Eight wrote back to tell their stories. All (except you) had received vouchers, although three complained, unprompted, about the scribble-down-your-email-address system, and several grumbled that the vouchers turned out to be for one-time use. One, Dino of Fort Washington, Pa., managed to persuade Frontier to split his family’s four $800 vouchers into eight $400 vouchers.
With help from the documentation you sent, the responses from your fellow passengers and a helpful email back and forth with Jennifer de la Cruz, a Frontier spokeswoman, I have figured out what happened, and gotten you back as much as — or maybe more than — you deserve.
Asking passengers to jot down their email addresses, Ms. de la Cruz wrote, is “not standard procedure.” Instead, gate agents are instructed to find the customer’s reservation in the system, confirm the contact information is correct, and annotate it as voluntarily or involuntarily denied boarding.
The difference is important. Compensation for involuntary denied boarding — bumping — is governed by U.S. Transportation Department rules, whereas airlines can offer whatever they want to seek volunteers. Your name somehow found its way onto the involuntary list, which in this case meant you would receive four times the amount of your original $96 ticket, or $384. That explains the $384 that Frontier refunded your credit card two days after the original flight. (It had nothing to do with the 2023 cancellation.) Frontier has now sent you a $450 voucher to bring the amount to a little over the $800 you were promised.
Ms. de la Cruz also looked into money — $302 to be exact — you say you were owed from that 2023 cancellation. She said your local travel agent erred in what and how much you were due. It was not a refund, the spokeswoman said, but a voucher, and worth only $54 after fees were deducted. That voucher was issued in 2023 and expired three months later. (You claim never to have received it.)
As a courtesy, Ms. de la Cruz said Frontier would send you the $302, and you told me you received an email that promised $302, in the form of check. (For a company that charges you extra if you don’t check in via its app, Frontier sure uses a lot of paper!)
You and several other passengers, by the way, gave kudos to the gate agent.
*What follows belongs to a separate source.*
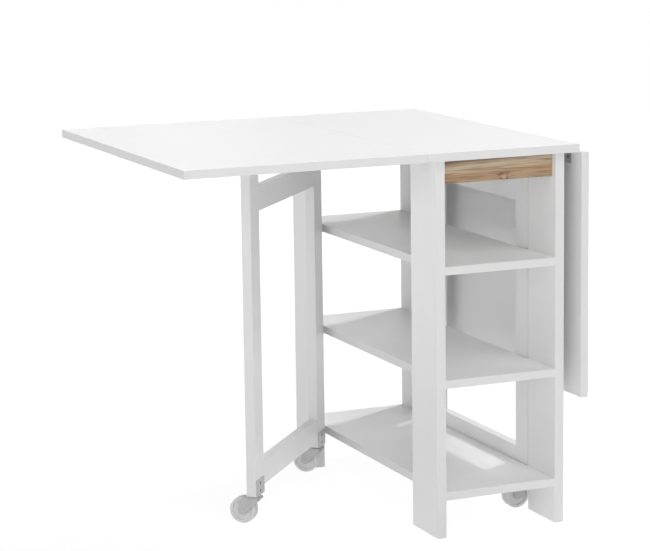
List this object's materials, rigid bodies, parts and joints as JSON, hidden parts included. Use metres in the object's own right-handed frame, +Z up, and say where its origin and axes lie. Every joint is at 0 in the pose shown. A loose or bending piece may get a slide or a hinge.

Let’s give him the benefit of the doubt that he did not know the Frontier system — as it turns out he did not work directly for Frontier, but for Trego Dugan Aviation, a contractor. It’s a very common arrangement these days — even gate agents wearing airline-branded uniforms are often contractors. This agent was even kind enough to jot down his work email address so you could follow up. Alas, your message to him bounced back, not the first time in this story that a handwritten email address led someone astray.
So what’s the lesson for anyone thinking of giving up a seat for a voucher? Be wary of anything a gate agent promises you verbally, and always politely try to get a receipt or other written evidence. Ask to watch as the agent enters your information, and take a picture of the screen and the agent — with consent. Favor cash over vouchers, which are nearly always time-limited, and ask for a complimentary hotel room if your substitute flight isn’t until the next day.
Some positive news for potential Frontier volunteers: Ms. de la Cruz said (independently of this article) that Frontier has since changed its policies to make vouchers good for more than one flight. That’s a good thing, because as Megan of Doylestown, Pa., one of the volunteers on that handwritten list, wrote to me, “Spending $800 on a Frontier flight is not easy.”
I’ll say, at least if you’re just booking one seat. I played around with the Frontier booking page and — attention North Dakotans — you can, as of this writing, get a last-minute round-trip flight from Fargo to Cancún, Mexico, with extra legroom and checked baggage, for just under $750.